The film invites me to think this, though, and it escapes the lurking sentimentality every time by implementing its witty assumption that neither hindsight nor foresight is going to be enough. We’re all in this together, and we’re not going to understand what’s happening, however often it is explained to us. One of the many pleasures of the film is its persistent mockery of the very idea of explanation. Margot Robbie (just to recall The Wolf of Wall Street) sits in a bubble bath sipping champagne and tells us about one intricate bit of financial machinery; the chef Anthony Bourdain chops up fish in his kitchen while he describes another; Selena Gomez plays roulette to illustrate the idea of gambling on other people’s gambles. And throughout the film title-cards appear on the screen with definitions, adages and commentary. Do you know what a tranche is? The film will tell you whether you do or not. Several characters talk to the camera, in one case to explain that what actually happened was not what was enacted on screen; in another to contradict the previous speaker.
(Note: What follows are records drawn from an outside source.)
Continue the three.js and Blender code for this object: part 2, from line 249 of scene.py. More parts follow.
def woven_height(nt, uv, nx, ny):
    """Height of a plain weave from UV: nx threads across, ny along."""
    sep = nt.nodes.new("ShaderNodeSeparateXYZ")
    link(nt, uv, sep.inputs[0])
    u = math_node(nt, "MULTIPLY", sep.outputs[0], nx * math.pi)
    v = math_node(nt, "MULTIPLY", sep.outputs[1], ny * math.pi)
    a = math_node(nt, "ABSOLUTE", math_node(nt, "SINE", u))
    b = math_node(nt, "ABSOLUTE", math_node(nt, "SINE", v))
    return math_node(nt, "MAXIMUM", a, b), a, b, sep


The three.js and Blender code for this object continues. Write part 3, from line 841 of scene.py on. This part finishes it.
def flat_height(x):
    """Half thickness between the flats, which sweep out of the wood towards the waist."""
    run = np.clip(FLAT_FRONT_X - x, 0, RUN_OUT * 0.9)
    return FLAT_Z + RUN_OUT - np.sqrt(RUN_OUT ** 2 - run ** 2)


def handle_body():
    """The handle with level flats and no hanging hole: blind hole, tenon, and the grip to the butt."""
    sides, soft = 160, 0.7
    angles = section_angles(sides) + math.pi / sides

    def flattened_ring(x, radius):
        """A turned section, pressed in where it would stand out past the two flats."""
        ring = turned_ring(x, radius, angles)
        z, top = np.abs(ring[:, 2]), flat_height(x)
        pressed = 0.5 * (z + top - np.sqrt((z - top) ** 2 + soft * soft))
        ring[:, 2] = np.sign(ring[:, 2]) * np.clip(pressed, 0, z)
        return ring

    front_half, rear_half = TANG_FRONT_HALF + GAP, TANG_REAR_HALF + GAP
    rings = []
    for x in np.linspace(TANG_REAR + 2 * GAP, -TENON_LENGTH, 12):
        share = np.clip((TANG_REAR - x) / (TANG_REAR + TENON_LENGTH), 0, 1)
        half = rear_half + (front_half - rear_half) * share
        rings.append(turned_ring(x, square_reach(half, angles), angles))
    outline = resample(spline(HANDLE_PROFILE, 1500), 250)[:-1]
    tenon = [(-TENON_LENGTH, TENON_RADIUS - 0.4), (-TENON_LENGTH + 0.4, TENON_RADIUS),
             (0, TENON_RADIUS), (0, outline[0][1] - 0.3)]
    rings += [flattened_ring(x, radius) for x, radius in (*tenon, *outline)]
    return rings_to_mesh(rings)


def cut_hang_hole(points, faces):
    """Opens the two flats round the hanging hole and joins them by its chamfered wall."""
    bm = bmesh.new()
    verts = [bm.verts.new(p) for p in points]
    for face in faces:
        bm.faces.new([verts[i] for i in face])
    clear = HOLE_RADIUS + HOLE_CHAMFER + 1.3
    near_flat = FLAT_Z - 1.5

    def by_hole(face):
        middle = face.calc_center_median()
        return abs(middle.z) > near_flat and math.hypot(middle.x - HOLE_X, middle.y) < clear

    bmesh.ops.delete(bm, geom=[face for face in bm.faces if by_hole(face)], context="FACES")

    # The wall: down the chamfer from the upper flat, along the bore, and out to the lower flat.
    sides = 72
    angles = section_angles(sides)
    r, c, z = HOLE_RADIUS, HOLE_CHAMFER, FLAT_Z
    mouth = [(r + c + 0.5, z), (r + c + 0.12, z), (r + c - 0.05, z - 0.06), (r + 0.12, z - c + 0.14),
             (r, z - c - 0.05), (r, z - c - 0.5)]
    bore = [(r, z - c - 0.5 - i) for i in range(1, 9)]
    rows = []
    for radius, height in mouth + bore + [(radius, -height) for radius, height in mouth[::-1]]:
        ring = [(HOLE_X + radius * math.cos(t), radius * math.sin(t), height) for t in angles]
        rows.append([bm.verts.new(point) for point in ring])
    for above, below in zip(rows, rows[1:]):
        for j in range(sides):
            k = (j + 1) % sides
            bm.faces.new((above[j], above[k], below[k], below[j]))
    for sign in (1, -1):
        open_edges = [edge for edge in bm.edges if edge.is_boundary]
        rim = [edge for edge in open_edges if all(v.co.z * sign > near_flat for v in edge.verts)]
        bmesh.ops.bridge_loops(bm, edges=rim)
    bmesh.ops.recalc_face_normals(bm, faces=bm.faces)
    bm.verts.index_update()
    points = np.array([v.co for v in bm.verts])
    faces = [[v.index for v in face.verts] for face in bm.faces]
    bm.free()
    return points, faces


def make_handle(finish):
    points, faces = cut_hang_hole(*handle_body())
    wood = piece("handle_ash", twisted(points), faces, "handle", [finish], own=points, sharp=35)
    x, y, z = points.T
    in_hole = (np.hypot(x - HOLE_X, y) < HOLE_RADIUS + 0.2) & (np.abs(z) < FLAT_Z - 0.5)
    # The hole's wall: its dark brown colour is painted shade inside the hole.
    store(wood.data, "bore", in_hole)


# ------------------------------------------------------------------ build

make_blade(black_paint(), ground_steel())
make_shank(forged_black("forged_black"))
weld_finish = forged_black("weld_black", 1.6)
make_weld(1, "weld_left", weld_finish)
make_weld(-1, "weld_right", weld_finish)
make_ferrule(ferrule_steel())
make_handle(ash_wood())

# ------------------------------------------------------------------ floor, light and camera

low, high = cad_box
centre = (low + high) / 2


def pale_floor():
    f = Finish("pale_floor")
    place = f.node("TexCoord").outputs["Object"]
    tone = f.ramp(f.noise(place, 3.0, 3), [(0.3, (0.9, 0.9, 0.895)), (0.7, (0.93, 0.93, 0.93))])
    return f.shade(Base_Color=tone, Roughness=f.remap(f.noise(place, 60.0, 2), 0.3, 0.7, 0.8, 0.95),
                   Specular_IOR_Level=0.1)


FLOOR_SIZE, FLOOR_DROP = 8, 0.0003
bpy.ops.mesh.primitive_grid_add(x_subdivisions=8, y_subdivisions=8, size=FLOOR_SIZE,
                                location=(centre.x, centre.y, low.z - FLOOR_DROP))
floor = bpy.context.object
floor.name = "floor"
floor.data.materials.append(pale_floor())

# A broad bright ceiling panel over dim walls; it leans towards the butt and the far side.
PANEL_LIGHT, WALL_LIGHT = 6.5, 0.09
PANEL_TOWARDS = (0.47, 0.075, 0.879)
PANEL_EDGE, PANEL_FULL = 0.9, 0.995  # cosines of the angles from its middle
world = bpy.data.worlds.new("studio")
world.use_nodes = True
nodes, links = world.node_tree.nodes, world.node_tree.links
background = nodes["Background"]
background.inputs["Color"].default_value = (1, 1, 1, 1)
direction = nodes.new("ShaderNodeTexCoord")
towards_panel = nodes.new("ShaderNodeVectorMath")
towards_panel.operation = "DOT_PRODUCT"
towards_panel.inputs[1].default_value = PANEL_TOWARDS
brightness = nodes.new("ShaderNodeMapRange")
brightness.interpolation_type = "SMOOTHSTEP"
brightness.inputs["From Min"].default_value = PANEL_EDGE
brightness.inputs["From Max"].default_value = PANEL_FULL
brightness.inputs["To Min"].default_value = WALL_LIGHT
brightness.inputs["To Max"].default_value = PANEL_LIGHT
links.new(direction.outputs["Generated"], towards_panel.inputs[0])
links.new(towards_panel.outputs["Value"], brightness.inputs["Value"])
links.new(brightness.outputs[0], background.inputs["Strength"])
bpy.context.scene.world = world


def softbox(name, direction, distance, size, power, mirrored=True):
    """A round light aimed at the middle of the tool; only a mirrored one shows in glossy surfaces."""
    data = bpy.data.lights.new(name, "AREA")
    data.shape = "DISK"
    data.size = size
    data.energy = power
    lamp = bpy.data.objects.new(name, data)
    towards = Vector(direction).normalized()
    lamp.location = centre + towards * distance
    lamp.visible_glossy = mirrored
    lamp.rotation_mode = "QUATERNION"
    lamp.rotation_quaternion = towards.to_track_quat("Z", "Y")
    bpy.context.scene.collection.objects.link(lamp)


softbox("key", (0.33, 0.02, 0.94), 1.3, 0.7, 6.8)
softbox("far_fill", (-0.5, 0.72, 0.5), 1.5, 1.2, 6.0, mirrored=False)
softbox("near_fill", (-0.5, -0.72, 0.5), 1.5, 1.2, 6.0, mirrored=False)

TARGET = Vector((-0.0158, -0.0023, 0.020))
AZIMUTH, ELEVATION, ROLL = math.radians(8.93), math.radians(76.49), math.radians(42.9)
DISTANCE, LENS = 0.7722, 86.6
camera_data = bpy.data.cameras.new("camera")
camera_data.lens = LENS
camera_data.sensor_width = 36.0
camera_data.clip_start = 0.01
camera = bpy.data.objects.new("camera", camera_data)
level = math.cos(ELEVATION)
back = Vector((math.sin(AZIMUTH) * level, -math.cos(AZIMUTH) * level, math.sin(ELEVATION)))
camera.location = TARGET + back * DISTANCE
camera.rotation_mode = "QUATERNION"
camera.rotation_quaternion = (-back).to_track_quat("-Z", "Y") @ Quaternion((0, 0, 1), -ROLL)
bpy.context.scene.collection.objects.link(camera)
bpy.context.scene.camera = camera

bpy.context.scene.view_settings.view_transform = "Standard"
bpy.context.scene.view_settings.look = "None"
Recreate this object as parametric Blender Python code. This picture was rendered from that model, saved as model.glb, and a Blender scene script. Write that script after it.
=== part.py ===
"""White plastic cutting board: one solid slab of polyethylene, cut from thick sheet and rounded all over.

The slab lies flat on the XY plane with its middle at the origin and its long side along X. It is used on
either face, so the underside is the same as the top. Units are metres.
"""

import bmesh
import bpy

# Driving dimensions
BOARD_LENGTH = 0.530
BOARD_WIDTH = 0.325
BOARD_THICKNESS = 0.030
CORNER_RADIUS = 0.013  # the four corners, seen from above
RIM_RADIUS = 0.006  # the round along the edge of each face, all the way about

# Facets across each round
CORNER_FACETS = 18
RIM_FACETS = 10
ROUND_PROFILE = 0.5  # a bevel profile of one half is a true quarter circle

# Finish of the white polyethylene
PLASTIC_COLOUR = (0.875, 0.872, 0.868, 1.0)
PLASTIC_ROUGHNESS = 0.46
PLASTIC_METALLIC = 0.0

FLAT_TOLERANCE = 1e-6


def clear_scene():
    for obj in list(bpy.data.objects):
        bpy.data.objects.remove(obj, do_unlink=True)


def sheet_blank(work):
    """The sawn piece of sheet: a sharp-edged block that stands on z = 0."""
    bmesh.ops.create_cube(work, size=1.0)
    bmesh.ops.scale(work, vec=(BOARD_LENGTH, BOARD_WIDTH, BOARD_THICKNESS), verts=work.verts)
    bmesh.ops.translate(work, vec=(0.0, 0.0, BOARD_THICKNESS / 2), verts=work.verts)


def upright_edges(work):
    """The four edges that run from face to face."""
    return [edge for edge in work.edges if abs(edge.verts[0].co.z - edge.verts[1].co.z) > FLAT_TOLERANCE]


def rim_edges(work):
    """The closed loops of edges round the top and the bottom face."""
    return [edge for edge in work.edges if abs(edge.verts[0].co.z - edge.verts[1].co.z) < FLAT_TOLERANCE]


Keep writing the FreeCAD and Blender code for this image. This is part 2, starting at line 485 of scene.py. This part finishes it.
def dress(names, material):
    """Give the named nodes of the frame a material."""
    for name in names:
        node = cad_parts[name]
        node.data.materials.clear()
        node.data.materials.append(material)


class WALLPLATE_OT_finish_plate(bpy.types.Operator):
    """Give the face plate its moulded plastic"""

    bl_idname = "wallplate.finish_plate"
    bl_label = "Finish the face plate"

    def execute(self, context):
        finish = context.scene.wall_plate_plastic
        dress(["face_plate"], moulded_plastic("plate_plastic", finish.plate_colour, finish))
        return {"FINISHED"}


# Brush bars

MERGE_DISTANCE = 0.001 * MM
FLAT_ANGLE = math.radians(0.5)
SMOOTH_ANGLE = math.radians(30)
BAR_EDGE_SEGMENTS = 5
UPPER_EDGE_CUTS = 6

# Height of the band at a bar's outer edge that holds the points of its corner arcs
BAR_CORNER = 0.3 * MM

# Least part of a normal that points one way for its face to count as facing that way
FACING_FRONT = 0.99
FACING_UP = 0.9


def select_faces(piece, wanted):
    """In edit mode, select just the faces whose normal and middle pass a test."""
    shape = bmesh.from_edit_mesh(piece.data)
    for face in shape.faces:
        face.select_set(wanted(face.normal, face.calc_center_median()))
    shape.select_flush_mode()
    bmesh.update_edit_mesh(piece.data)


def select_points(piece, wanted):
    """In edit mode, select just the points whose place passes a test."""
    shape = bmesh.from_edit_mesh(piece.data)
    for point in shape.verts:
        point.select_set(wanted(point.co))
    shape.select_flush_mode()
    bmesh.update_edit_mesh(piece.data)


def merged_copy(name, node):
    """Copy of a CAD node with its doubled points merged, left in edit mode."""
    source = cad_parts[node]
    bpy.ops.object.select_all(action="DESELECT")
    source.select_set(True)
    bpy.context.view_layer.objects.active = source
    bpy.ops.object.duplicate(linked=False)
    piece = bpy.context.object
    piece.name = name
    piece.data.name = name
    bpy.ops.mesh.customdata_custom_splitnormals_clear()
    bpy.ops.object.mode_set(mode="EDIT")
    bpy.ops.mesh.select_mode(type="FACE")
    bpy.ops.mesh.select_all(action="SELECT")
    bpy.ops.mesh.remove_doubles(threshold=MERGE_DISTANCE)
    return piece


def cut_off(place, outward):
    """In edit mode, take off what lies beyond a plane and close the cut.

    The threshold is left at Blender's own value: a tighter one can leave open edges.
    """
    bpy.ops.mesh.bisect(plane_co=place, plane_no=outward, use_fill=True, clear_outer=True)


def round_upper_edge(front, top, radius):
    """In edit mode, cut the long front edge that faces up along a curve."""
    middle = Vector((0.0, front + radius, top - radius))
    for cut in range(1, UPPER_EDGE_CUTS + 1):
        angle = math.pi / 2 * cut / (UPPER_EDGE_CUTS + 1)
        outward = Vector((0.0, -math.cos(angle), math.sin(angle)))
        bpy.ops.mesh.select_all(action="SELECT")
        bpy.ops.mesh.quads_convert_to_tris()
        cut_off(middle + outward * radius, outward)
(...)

The last example is perhaps the funniest. Vennett has with him a statistical expert, known as a quant, and explains that the man won first prize in a maths contest in China, and knows no English. He is therefore entirely reliable. ‘How can a guy who can’t speak English lie?’ When Vennett has done his spiel, his colleague (Ted Jiang) turns to us and says in impeccable English that his boss’s remarks are not quite true. He gives his name as an actor rather than a character, and tells us he won second prize, not first, in the contest. It’s good to know what ain’t so – when you can.